Sophia est donc une forme de décepteur, car elle soulève des espoirs tout en réveillant certaines peurs liées à l’intégration et au déploiement de la technologie dans notre quotidien. Est-elle la première représentante d’un nouveau genre ? En brouillant les frontières entre l’Homme et la machine, réalité et imagination semblent se rejoindre, rendant plus concrètes que jamais les grandes peurs de l’humanité.

« Le Fripon divin : Un mythe indien », ouvrage collectif de C.G Jung, Paul Radin et Charles Kerenyi. Amazon

Entre leurre technologique et coup marketing, l’effet d’annonce de la citoyenneté de Sophia engendre une recrudescence des théories technophobes et pessimistes. Malgré une absence réelle d’intelligence du robot humanoïde, cette annonce semble également traduire une volonté de modernisation de l’Arabie saoudite amorcée par le nouveau souverain et renforcée par des projets d’urbanisme futuristes de grande envergure. En guise de contre-exemple bien moins médiatisé, le projet AutoML de Google représente une intelligence artificielle beaucoup plus performante, qui a appris à se dupliquer elle-même.

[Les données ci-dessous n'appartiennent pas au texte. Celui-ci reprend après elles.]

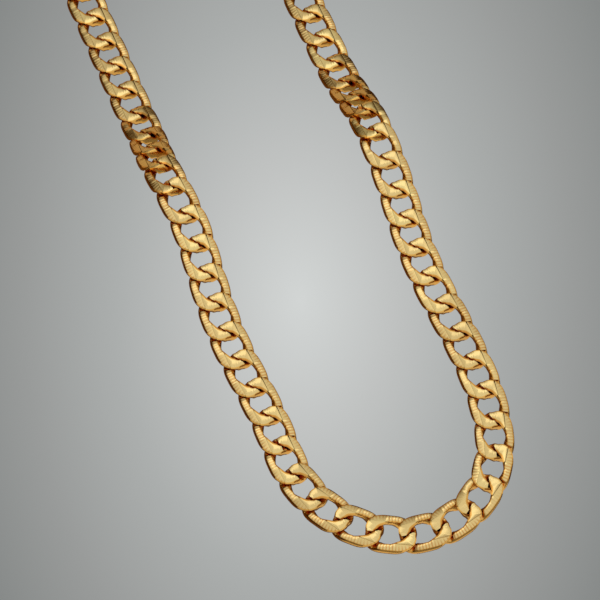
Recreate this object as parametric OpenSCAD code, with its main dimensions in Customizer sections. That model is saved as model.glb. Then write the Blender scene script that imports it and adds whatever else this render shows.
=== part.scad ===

Au-delà du coup d’essai « techno-médiatique », Sophia doit nous amener à réfléchir sur l’évolution législative et réglementaire de l’intelligence artificielle. Les débats éthiques concernant le statut juridique de ces « êtres » robotiques sont plus que jamais d’actualité. Quel est le rôle de la citoyenneté pour celui qui la détient ? Quelle éthique s’attache à l’existence de ces robots – par exemple avec les robots sexuels entrevus comme des objets de consommation ?

Le « robot-citoyen » représente ainsi une copie du vivant dans lequel nous pouvons voir le meilleur comme le pire de notre humanité et de son évolution technologique. À travers son effet miroir, Sophia amène chaque individu à s’interroger sur la place que l’intelligence artificielle doit et devra avoir dans nos vies ; avant que cette dernière ne s’impose à nous.